Getting Started

This guide covers the basic usage of the FairML Datasets package to help you get started quickly.

Basic Concepts

FairML Datasets is designed around a few core concepts:

Dataset: A single dataset with detailed annotations regarding its usage and how to load / prepare it.
Scenario: A dataset paired with a specific selection of sensitive attributes.
Collection: A prespecified list of Scenarios / Datasets.
Datasets: A special collection which includes all Datasets (with one Scenario per Dataset).
Corpus: A special collection which includes all Scenarios.

Listing Available Datasets

To get started, let's first see what datasets are available:

from fairml_datasets import Datasets

# Load all available datasets
datasets = Datasets()

# Print the available dataset IDs
print(f"Number of datasets: {len(datasets)}")
print("Available datasets:")
for dataset in datasets:
    print(f"- {dataset.dataset_id}")

Loading a Dataset

Once you've identified a dataset you want to work with, you can load it using either method:

from fairml_datasets import Dataset, Datasets

# Method 1: Access directly using Dataset.from_id
dataset = Dataset.from_id("folktables_acsincome_small")

# Method 2: Access through the Datasets collection
datasets = Datasets()
dataset = datasets["folktables_acsincome_small"]

# Load the dataset
df = dataset.load()

# Print basic information
print(f"Dataset shape: {df.shape}")
print(f"Column names: {df.columns.tolist()}")
print(f"Sensitive columns: {dataset.sensitive_columns}")
print(f"Target column: {dataset.get_target_column()}")

Processing Pipeline

The dataset preprocessing pipeline supported by the package.

The Python Package supports and implements the different steps of the data preprocessing pipeline outlined above. You can access data after each processing step.

from fairml_datasets import Dataset

dataset = Dataset.from_id("folktables_acsincome_small")

# Method 1: Directly load data at a certain stage
df_prep = dataset.load(stage="prepared")
df_transformed = dataset.load(stage="transformed")
df_binarized = dataset.load(stage="binarized")

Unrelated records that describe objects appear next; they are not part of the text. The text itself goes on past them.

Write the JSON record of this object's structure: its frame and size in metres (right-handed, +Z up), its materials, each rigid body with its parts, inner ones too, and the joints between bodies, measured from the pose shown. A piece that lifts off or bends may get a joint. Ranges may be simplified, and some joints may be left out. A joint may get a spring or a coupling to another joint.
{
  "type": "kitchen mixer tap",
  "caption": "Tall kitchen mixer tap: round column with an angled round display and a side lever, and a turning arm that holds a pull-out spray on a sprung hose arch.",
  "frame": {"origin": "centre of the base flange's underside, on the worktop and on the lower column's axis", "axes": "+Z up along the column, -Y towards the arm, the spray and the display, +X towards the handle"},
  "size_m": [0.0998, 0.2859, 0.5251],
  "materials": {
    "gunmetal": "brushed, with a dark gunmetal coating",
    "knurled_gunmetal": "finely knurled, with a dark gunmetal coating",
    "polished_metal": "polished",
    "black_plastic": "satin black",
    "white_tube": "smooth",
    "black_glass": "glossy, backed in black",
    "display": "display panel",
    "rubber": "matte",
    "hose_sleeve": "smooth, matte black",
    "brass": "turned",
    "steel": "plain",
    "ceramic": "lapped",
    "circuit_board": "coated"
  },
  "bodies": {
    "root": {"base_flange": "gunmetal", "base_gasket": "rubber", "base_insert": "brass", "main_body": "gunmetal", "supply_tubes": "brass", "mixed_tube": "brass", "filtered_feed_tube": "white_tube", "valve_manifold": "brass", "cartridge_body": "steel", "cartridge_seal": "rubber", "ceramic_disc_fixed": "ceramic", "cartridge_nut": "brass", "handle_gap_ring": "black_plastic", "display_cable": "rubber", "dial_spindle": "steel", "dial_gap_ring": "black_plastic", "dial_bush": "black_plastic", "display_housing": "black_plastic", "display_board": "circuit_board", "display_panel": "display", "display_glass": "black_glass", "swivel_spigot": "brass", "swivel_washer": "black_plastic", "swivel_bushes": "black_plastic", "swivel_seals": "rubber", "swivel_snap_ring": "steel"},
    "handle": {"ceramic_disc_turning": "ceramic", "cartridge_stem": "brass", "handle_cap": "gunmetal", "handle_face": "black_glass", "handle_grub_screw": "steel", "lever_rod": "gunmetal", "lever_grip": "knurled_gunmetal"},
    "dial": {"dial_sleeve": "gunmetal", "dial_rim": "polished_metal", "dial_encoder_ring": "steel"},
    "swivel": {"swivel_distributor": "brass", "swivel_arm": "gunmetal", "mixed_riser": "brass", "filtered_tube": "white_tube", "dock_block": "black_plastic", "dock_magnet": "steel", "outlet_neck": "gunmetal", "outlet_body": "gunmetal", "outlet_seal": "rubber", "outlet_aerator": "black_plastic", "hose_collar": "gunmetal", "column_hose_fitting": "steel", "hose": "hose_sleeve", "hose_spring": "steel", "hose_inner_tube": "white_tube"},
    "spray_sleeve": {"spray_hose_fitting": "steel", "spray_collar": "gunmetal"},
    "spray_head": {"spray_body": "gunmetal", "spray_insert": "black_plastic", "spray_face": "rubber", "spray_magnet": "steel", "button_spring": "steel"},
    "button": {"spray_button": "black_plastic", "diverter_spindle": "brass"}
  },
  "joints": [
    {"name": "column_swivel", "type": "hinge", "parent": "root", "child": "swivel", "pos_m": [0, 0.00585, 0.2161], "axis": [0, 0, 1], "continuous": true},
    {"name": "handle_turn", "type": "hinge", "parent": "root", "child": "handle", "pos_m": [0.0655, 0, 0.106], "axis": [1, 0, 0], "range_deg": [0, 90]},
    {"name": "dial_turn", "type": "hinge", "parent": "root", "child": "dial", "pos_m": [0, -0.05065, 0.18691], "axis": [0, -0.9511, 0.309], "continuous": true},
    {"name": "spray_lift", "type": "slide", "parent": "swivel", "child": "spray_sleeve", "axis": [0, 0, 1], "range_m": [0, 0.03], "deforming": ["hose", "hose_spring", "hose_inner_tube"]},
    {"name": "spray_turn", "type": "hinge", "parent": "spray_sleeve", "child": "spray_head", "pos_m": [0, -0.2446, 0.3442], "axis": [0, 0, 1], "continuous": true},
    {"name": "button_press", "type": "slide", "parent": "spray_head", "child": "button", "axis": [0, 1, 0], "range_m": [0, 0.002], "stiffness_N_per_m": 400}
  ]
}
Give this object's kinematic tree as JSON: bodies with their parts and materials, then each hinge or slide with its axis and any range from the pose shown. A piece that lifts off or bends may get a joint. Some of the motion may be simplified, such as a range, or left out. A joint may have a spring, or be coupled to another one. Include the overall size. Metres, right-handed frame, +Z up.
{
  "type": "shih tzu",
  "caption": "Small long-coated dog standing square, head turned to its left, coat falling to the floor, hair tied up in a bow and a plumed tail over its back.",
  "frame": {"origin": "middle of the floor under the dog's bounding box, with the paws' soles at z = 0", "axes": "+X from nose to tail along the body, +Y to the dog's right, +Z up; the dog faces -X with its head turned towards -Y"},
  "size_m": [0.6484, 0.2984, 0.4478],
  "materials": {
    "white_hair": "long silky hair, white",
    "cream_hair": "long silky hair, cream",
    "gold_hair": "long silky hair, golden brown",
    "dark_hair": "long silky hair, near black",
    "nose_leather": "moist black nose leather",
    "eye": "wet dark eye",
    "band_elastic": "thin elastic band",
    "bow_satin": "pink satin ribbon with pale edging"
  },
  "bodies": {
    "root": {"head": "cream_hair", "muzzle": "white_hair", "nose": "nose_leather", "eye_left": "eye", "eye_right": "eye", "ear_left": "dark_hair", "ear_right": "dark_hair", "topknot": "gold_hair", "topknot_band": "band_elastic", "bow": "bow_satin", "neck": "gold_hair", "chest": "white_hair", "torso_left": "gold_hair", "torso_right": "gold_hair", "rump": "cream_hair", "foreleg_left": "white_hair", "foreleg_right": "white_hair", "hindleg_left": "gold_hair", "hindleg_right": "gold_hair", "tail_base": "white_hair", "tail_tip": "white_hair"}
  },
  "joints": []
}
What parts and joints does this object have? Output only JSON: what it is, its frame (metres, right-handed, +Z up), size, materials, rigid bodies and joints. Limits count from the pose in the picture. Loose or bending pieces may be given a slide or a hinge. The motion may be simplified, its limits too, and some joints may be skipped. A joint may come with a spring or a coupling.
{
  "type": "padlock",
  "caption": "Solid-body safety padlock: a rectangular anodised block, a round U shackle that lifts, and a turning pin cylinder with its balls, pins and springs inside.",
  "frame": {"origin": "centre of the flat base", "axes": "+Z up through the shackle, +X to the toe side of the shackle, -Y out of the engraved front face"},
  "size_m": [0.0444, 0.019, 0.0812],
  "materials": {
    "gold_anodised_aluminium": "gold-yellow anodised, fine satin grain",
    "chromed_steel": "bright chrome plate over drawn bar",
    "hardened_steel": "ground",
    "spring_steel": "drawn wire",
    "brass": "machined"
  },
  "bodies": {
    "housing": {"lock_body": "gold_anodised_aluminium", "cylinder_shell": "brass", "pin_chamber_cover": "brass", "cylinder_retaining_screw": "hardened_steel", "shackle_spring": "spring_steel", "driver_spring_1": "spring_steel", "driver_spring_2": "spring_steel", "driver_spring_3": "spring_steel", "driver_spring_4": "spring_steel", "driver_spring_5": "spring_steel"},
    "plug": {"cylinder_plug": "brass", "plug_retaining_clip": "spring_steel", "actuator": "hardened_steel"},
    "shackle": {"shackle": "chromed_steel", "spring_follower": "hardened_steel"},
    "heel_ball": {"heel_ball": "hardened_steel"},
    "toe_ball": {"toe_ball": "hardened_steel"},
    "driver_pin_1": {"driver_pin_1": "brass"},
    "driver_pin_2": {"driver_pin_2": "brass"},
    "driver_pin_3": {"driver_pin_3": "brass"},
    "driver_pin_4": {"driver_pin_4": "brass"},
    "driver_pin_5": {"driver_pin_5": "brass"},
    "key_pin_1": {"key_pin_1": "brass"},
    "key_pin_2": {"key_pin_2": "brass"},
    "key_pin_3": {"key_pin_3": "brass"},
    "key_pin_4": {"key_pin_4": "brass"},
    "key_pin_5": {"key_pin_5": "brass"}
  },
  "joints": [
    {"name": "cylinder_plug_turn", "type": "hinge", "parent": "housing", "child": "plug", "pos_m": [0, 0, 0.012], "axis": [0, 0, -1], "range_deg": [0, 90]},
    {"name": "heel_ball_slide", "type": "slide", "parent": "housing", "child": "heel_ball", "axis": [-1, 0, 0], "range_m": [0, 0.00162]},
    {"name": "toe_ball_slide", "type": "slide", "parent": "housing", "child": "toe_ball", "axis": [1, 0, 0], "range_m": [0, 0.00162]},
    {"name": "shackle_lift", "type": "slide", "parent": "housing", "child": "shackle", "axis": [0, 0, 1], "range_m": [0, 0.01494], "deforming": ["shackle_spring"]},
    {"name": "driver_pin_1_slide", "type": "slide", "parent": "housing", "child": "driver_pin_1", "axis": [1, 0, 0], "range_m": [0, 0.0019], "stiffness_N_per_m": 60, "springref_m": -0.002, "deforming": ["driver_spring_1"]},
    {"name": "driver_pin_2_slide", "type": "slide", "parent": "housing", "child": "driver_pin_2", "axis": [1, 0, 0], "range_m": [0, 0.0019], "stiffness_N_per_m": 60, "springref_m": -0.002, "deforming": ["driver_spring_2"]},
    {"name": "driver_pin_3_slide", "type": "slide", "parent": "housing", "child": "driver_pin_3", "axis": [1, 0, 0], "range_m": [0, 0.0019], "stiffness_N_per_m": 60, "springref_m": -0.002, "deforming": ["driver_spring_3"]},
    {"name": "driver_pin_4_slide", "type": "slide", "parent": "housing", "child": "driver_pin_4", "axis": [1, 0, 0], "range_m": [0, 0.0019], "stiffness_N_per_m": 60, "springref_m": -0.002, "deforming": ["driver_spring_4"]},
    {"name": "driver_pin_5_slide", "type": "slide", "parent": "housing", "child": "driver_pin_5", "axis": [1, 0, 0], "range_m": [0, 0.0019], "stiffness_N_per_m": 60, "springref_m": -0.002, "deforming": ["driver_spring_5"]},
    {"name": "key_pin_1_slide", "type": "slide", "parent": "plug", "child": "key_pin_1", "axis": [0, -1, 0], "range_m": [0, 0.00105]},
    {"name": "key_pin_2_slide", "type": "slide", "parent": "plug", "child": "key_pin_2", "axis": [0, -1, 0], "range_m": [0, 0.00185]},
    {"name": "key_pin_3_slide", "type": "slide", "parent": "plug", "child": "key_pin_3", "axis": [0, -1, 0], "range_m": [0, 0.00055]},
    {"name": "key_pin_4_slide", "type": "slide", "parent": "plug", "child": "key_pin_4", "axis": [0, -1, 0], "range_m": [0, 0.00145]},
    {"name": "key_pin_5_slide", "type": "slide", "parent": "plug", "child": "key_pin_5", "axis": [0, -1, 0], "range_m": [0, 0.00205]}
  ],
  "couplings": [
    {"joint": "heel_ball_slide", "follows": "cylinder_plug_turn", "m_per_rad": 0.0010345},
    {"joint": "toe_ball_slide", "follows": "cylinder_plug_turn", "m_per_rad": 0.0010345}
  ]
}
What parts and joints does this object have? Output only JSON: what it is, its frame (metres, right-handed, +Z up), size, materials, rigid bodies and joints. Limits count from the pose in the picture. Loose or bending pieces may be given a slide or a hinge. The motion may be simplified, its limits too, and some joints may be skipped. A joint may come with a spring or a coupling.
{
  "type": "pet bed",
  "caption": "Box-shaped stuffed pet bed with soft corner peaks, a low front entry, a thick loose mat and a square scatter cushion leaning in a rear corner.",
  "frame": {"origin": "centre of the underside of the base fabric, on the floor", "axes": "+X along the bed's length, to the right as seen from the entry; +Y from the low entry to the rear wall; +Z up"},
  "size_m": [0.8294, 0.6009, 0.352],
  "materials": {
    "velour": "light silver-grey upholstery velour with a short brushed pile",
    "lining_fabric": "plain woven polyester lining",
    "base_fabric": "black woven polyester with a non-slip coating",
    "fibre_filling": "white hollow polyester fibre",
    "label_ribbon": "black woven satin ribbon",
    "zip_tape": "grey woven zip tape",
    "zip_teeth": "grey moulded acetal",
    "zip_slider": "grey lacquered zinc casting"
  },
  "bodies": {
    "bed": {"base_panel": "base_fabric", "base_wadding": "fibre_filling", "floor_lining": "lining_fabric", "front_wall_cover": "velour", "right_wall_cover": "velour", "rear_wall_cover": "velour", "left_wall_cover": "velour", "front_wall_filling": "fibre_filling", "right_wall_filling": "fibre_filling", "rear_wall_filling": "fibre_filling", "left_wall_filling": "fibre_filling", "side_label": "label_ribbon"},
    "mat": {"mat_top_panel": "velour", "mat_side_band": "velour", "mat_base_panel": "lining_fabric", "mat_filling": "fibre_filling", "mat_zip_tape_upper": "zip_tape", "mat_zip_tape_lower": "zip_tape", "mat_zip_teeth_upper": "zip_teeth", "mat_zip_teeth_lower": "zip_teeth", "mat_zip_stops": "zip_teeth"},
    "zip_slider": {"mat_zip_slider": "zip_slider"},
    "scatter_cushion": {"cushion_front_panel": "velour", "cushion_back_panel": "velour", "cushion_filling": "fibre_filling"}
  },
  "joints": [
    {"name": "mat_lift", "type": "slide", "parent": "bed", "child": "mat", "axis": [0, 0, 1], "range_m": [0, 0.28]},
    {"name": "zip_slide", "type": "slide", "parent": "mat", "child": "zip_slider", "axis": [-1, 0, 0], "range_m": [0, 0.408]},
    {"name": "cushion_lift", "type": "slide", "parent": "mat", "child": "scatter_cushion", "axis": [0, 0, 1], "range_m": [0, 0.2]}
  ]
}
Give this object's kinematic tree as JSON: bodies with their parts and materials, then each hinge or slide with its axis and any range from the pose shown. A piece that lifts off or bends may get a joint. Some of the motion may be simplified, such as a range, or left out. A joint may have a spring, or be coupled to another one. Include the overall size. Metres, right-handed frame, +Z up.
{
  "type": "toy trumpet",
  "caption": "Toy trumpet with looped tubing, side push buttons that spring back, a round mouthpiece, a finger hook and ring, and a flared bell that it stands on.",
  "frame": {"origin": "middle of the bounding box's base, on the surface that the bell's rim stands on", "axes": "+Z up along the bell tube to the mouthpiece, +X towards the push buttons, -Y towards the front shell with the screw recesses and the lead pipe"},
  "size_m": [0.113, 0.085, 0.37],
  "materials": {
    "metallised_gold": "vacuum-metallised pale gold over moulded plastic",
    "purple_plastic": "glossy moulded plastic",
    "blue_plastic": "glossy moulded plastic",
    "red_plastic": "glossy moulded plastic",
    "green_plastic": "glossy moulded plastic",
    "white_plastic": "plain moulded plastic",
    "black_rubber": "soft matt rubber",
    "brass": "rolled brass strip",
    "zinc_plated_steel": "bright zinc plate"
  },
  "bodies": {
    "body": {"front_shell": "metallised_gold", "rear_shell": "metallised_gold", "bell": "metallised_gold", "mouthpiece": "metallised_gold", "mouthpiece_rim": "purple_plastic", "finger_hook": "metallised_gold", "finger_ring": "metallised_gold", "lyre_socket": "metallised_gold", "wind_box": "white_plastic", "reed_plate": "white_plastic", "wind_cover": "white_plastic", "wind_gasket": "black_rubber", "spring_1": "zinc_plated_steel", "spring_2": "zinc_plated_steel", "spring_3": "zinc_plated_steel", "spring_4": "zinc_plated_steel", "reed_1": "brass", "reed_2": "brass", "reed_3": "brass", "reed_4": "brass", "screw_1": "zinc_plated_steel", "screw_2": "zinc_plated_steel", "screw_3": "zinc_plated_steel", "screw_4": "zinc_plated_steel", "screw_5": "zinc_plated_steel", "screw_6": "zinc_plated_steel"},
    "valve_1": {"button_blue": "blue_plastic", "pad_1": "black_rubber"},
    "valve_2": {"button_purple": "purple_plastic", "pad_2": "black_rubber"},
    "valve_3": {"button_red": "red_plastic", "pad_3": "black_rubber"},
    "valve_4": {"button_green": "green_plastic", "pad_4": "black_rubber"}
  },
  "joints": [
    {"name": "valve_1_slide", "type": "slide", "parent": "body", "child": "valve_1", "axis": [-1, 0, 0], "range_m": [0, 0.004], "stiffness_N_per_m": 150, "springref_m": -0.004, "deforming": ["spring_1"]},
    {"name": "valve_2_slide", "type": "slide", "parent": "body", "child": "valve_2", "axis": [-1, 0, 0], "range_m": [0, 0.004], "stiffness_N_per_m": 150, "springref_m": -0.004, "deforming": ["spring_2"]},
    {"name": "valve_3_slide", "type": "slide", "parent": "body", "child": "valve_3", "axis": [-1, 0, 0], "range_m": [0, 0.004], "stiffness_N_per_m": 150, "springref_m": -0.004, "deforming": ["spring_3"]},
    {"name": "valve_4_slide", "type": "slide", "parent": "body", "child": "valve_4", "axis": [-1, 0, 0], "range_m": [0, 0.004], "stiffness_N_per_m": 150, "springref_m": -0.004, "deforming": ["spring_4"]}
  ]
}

# Method 2: Apply processing steps one by one
# This grants more flexibility to modify behaviour
df_prep = dataset.load() # default stage = "prepared"
df_transformed, info = dataset.transform(df_prep)
df_train, df_test, df_val = dataset.train_test_val_split(df_transformed)

Scenarios

Scenarios behave just like Datasets, but can differ in their selection of sensitive / protected attributes.

You can create your own Scenarios by specifying a Dataset and sensitive attributes.

from fairml_datasets import Scenario

scenario = Scenario(
    dataset="folktables_acsincome_small",
    sensitive_columns=["RAC1P"]
)

df = scenario.load()

Collections

Collections contain a prespecified selection of Scenarios that maximizes their variability (see the paper for more information).

You can easily iterate over collections in a Python loop

from fairml_datasets.collections import DecorrelatedSmall

for scenario in DecorrelatedSmall():
    df = scenario.load()

A list of collections is available in the API reference and collections are described in detail in the paper.